= Amadiba Crisis Committee =

South African social movement

The Amadiba Crisis Committee (ACC) is a social movement based in the Amadiba region of Pondoland in the Eastern Cape, in South Africa. It was formed in 2007 by villagers in and around Xolobeni to fight a proposed titanium mine in their area.

==Background==

The Xolobeni village is situated on the Wild Coast in the Pondoland region of the Eastern Cape. During apartheid, the area where the Amadiba are situated was formerly known as the Transkei. It was the site of the 1950-1961 Pondo Revolt which challenged the introduction of the Bantu Authorities and the stealing of their land. It was one of the few regions of the Transkei that was able to resist apartheid government imposed headmen and chiefs, always insisting on choosing their own leadership. The Wild Coast is known for its natural beauty and for its natural coastline. It is a popular area for eco-tourism.

==Proposed mine==

The proposed Xolobeni mine is a project by Transworld, a wholly owned subsidiary of Australian corporation Mineral Commodities (MRC). The area is estimated to contain about 348.7 million tonnes of ore grading 5%titanium and 139 million tonnes of titanium-bearing minerals making it potentially one of the biggest titanium mines in the country.

A study from the 2000s by the government of the Eastern Cape raised concerns about the potential environmental hazards caused by mining in the area, including the high water requirements which would require a tailings dam causing a significant impact to the local environment and local estuaries.

Residents in the Coastal Amadiba area have also raised concerns about the possible removal and relocation of their homesteads. About 200 households could be displaced from their homes and their farms as a result. The increased road traffic as a result of the mine and the effect on local eco-tourism which provides a significant amount of jobs in the area as also significant concerns of the ACC.

==Threats and assassinations==

The ACC's opposition to the mine has been very controversial. A number of prominent leaders of the ACC have been threatened with assassination with one of its leaders being killed.

In March 2016, ACC chairperson Sikhosiphi Bazooka Rhadebe was assassinated by unknown gunmen. His family was also injured during the attack. After the incident, the Committee reported that "Rhadebe was shot eight times outside his house at about 7.30pm by two men who arrived at his home in a white vehicle with a blue rotating light on its roof". ACC spokesperson Nonhle Mbuthuma has also been the target of numerous death threats. This has been condemned by Amnesty International

==Opposition to N2 Wild Coast Toll Road==

The Amadiba Crisis Committee has also spearheaded opposition to the proposed N2 Wild Coast Toll Route by the South African National Roads Agency that would cut through Coastal Amadiba land. ACC opposes the road because they claim it would divide its community in two, take away traditional communal land from homesteads as well as threaten the livelihood of community members. They also claim its part of a strategy to subsidise the proposed titanium mine by bringing a national road directly to the land where the mine is being proposed.

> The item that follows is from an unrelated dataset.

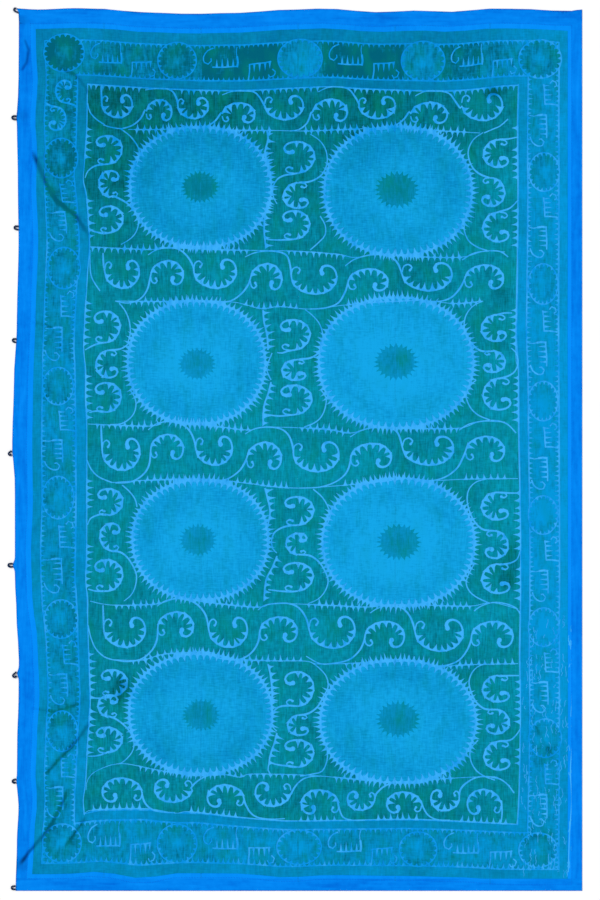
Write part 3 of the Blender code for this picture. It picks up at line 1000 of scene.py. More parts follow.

==Opposition to Shell's seismic surveys off the Wild Coast==

The ACC has also been one of the key opponents of a controversial decision by South Africa's Department of Mineral Resources and Energy to award Shell exploration rights to conduct seismic surveys off the Wild Coast. They recently celebrated a victory when the High Court set aside the Department's 2014 decision putting a stop to any exploration for the foreseeable future.

==Threats==

In early 2023 the organisation claimed that death threats had been made against two its leaders, Nonhle Mbuthuma and Thwesha Silangwe in relation to opposition to the planned N2 toll road that would run through communally owned and managed land.